::: Supplied records

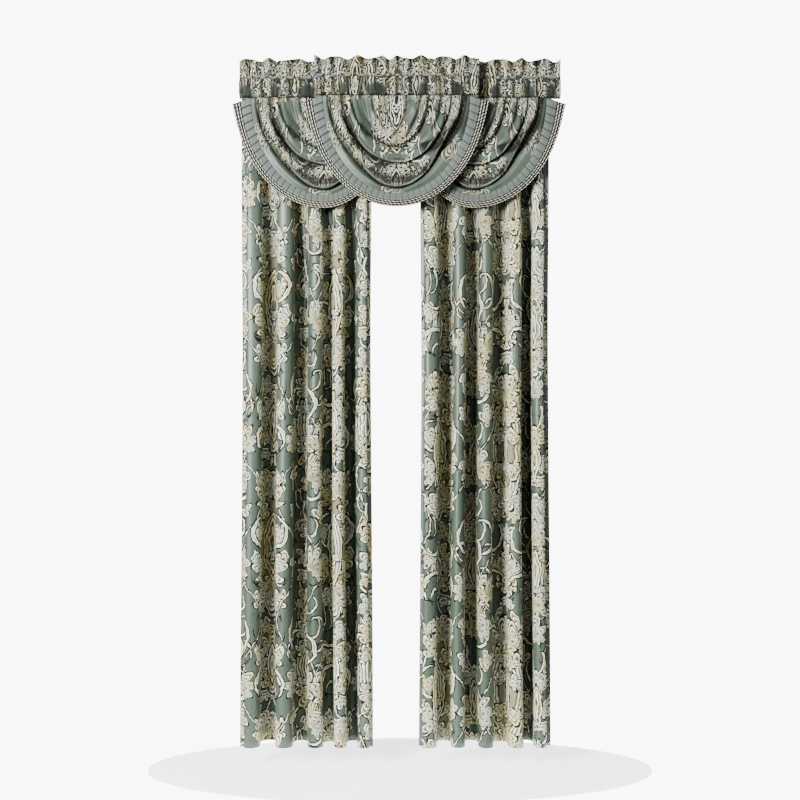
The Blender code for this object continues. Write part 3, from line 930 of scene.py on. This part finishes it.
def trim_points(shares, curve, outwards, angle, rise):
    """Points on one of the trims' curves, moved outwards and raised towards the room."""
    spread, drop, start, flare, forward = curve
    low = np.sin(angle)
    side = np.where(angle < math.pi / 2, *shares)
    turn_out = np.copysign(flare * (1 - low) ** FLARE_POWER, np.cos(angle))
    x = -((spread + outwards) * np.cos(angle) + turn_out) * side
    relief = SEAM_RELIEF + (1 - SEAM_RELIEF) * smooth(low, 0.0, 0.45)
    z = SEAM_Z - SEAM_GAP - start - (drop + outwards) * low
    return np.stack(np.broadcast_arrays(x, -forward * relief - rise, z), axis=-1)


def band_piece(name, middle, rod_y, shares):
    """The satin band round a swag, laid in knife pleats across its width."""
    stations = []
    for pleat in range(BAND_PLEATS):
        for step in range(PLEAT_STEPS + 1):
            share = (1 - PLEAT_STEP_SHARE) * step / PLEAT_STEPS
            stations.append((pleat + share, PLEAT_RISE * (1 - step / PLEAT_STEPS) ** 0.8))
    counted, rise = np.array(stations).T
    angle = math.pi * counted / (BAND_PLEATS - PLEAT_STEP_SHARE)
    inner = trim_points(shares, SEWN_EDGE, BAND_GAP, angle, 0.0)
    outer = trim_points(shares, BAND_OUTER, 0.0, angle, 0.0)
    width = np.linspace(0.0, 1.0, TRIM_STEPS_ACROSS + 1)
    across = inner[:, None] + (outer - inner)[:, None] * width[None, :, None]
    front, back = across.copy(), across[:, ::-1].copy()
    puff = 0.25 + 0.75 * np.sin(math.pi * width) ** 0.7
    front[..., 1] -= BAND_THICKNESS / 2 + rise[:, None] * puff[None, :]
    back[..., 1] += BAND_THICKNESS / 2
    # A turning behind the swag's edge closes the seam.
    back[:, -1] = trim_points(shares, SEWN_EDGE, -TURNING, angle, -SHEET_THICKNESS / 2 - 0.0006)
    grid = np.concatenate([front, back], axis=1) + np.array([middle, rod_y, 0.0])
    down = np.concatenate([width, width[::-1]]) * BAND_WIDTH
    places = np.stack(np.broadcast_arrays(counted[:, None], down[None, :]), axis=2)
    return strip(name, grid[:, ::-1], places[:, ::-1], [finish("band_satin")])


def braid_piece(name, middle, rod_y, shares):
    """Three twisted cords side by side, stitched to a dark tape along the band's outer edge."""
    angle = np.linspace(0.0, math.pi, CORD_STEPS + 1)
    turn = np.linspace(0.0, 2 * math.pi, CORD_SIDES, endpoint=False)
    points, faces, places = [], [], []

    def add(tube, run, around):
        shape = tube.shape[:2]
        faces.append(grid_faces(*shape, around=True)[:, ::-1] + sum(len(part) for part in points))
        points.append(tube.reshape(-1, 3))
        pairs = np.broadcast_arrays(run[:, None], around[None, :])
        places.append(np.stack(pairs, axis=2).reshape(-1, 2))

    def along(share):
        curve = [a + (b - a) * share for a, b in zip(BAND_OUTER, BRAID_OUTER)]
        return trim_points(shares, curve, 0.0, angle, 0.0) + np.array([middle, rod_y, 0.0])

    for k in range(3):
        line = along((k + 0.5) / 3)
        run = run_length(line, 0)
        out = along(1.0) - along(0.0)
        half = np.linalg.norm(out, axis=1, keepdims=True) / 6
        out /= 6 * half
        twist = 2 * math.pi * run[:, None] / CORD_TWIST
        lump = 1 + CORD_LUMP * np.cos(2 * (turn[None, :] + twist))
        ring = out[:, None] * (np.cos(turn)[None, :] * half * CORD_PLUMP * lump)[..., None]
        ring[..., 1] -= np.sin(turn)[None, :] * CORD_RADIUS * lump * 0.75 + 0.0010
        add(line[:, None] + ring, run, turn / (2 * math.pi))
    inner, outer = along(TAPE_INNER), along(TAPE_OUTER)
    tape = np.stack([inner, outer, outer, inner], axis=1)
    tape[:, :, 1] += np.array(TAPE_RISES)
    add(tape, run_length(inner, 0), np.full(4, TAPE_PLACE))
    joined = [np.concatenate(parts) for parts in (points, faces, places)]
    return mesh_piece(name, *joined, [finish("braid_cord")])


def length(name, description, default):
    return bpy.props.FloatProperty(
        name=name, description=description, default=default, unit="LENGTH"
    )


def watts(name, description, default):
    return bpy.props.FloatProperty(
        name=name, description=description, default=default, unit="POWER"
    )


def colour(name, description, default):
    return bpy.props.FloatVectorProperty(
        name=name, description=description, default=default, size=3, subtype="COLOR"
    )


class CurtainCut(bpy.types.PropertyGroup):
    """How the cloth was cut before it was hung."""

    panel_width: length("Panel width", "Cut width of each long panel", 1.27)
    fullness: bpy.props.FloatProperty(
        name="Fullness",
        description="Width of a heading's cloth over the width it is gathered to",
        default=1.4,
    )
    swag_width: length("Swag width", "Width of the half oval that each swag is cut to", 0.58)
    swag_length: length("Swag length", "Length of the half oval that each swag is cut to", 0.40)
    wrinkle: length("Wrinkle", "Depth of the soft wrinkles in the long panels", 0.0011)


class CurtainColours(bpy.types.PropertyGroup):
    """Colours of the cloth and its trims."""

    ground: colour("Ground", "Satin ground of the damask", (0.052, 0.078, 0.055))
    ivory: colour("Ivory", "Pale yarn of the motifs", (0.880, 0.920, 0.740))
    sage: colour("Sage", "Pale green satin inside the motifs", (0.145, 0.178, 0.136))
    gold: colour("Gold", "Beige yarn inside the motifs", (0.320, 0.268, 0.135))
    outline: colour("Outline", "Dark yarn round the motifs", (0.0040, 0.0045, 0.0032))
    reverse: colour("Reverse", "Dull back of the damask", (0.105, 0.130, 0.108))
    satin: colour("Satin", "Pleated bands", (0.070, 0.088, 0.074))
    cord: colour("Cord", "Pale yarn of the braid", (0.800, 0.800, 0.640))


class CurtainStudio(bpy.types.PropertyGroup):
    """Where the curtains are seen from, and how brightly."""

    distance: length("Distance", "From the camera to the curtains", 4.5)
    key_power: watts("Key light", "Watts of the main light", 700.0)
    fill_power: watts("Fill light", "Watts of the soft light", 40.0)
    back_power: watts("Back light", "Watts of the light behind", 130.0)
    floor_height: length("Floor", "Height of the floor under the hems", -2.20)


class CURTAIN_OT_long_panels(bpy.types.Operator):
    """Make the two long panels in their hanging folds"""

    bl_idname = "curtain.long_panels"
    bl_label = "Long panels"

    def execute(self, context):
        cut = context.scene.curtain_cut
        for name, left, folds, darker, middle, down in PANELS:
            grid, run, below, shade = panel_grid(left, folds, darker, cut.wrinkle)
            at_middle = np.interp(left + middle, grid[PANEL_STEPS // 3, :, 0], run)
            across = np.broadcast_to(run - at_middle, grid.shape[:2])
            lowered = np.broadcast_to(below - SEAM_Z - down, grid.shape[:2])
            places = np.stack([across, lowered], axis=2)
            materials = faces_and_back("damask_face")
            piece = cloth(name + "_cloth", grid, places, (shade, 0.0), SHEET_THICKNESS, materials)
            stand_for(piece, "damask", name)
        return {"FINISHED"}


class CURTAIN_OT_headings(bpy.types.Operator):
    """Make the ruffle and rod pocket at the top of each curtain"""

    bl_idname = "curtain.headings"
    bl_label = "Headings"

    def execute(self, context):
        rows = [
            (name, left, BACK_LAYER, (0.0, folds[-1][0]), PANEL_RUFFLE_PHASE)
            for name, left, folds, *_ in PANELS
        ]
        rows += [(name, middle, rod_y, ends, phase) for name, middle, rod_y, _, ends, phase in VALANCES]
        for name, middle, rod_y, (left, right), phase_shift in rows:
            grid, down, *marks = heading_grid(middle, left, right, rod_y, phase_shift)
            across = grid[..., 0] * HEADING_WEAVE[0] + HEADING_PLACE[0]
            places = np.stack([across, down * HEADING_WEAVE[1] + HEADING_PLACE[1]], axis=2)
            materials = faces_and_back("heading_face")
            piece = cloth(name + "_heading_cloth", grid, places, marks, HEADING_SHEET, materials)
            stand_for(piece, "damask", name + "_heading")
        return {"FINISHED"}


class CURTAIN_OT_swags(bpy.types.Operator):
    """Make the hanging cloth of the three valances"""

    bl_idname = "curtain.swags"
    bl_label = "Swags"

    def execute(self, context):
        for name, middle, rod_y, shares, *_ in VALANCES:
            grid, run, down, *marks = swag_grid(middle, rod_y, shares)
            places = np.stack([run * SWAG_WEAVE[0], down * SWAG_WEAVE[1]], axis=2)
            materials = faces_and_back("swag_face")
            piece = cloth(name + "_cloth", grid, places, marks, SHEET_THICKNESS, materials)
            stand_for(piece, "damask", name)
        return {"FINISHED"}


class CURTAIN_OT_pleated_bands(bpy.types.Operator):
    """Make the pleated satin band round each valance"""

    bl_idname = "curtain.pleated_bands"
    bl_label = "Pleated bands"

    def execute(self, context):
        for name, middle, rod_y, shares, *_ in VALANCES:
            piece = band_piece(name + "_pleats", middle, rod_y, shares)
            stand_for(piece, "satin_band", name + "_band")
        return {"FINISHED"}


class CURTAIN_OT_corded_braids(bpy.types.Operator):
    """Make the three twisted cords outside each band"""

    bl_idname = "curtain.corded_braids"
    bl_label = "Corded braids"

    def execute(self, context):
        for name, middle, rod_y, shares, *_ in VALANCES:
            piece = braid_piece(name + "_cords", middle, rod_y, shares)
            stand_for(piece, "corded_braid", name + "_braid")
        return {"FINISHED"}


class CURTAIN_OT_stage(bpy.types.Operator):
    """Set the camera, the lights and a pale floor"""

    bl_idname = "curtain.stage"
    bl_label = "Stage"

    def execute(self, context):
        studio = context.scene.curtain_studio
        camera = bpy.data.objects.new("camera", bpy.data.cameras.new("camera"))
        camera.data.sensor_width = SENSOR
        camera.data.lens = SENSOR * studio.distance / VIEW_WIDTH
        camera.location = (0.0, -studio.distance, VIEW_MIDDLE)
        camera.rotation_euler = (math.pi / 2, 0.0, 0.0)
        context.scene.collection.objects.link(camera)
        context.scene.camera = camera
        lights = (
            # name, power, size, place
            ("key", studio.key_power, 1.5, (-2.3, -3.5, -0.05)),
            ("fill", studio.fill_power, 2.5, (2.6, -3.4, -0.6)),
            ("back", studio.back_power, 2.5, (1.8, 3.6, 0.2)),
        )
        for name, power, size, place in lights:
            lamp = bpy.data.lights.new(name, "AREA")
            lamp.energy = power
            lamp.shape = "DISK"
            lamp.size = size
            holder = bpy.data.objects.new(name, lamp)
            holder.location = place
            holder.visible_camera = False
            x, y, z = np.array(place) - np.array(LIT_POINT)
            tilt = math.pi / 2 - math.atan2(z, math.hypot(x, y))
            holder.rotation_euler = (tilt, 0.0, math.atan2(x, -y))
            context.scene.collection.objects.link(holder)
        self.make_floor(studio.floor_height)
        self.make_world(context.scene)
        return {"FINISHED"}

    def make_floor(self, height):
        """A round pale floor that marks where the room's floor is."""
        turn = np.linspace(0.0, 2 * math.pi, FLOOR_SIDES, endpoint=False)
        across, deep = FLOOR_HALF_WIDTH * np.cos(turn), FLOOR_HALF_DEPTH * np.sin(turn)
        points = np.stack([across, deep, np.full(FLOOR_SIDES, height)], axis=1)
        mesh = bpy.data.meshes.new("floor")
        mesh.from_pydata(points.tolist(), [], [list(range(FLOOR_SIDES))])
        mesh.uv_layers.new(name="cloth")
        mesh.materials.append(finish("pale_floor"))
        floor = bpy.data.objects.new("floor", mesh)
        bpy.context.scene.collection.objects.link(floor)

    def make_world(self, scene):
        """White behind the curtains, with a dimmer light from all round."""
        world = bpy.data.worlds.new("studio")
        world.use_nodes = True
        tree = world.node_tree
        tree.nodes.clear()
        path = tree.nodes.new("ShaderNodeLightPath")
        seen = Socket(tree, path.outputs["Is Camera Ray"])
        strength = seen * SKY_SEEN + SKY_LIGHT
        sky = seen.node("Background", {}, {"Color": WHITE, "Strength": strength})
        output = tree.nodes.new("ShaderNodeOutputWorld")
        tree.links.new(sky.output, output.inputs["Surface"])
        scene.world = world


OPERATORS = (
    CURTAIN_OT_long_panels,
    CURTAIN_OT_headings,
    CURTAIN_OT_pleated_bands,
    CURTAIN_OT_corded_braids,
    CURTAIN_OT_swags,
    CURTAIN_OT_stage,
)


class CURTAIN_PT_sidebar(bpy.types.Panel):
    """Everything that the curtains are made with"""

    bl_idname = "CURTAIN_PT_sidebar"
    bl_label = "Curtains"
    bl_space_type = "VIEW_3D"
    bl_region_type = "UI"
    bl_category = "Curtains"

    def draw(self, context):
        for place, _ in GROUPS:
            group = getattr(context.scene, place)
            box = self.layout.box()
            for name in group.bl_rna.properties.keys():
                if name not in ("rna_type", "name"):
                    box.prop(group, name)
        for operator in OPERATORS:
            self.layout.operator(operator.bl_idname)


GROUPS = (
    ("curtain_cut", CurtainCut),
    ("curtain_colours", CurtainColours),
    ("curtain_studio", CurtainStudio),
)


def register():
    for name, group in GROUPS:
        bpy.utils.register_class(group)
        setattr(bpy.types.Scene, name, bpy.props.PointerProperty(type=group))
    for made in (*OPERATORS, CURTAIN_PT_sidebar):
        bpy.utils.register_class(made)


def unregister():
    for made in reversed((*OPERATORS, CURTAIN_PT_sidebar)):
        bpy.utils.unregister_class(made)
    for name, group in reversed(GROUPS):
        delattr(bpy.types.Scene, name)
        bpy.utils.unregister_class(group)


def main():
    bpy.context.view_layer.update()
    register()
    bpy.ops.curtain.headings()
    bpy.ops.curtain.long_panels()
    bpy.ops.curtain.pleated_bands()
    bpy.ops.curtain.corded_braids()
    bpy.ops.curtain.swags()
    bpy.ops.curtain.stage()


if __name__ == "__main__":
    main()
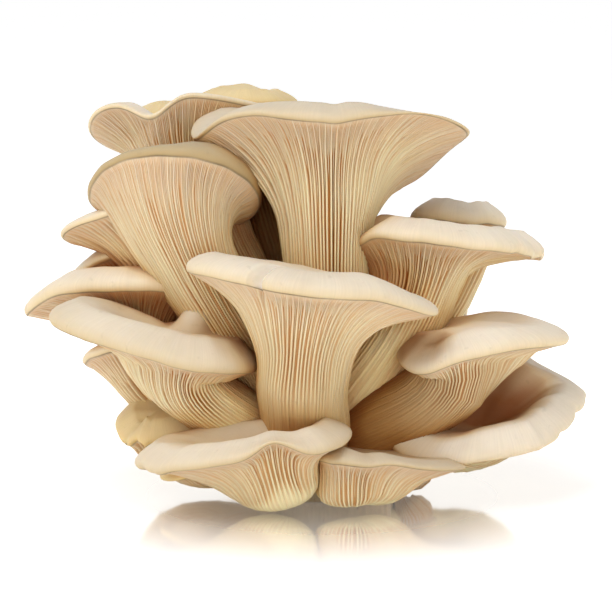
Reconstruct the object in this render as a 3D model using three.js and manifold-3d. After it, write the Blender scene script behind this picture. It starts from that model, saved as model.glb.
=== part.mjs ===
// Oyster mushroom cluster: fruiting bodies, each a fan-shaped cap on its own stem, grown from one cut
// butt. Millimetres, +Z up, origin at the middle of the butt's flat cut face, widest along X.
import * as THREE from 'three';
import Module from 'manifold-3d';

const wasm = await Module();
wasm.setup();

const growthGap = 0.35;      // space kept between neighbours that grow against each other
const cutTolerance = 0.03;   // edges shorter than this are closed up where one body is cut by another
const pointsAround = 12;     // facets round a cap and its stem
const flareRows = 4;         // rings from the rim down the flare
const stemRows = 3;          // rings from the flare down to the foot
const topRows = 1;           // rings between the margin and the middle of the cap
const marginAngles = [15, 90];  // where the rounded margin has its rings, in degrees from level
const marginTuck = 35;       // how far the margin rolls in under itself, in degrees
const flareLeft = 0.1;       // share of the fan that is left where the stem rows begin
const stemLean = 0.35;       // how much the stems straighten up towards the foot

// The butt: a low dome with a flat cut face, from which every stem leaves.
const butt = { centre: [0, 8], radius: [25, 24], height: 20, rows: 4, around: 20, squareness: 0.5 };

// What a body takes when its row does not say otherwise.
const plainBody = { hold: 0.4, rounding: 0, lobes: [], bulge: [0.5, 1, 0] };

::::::

### Goal
Exactly as written, please reproduce the lines from the first line of the data to the line containing "return np.stack(np.broadcast_arrays(x, -forward", inclusive, and nothing else.

### Task output
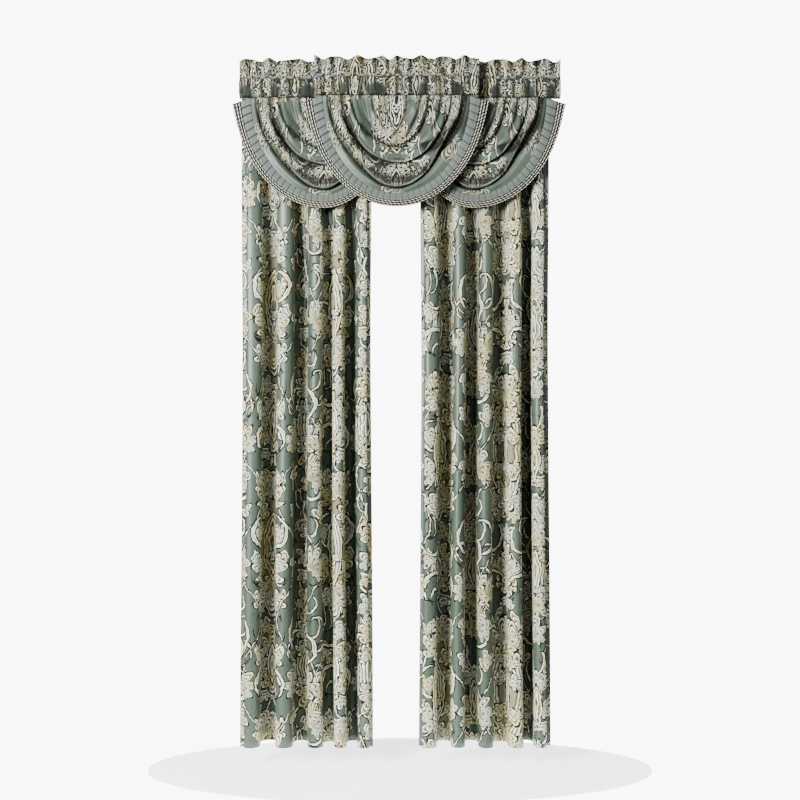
The Blender code for this object continues. Write part 3, from line 930 of scene.py on. This part finishes it.
def trim_points(shares, curve, outwards, angle, rise):
    """Points on one of the trims' curves, moved outwards and raised towards the room."""
    spread, drop, start, flare, forward = curve
    low = np.sin(angle)
    side = np.where(angle < math.pi / 2, *shares)
    turn_out = np.copysign(flare * (1 - low) ** FLARE_POWER, np.cos(angle))
    x = -((spread + outwards) * np.cos(angle) + turn_out) * side
    relief = SEAM_RELIEF + (1 - SEAM_RELIEF) * smooth(low, 0.0, 0.45)
    z = SEAM_Z - SEAM_GAP - start - (drop + outwards) * low
    return np.stack(np.broadcast_arrays(x, -forward * relief - rise, z), axis=-1)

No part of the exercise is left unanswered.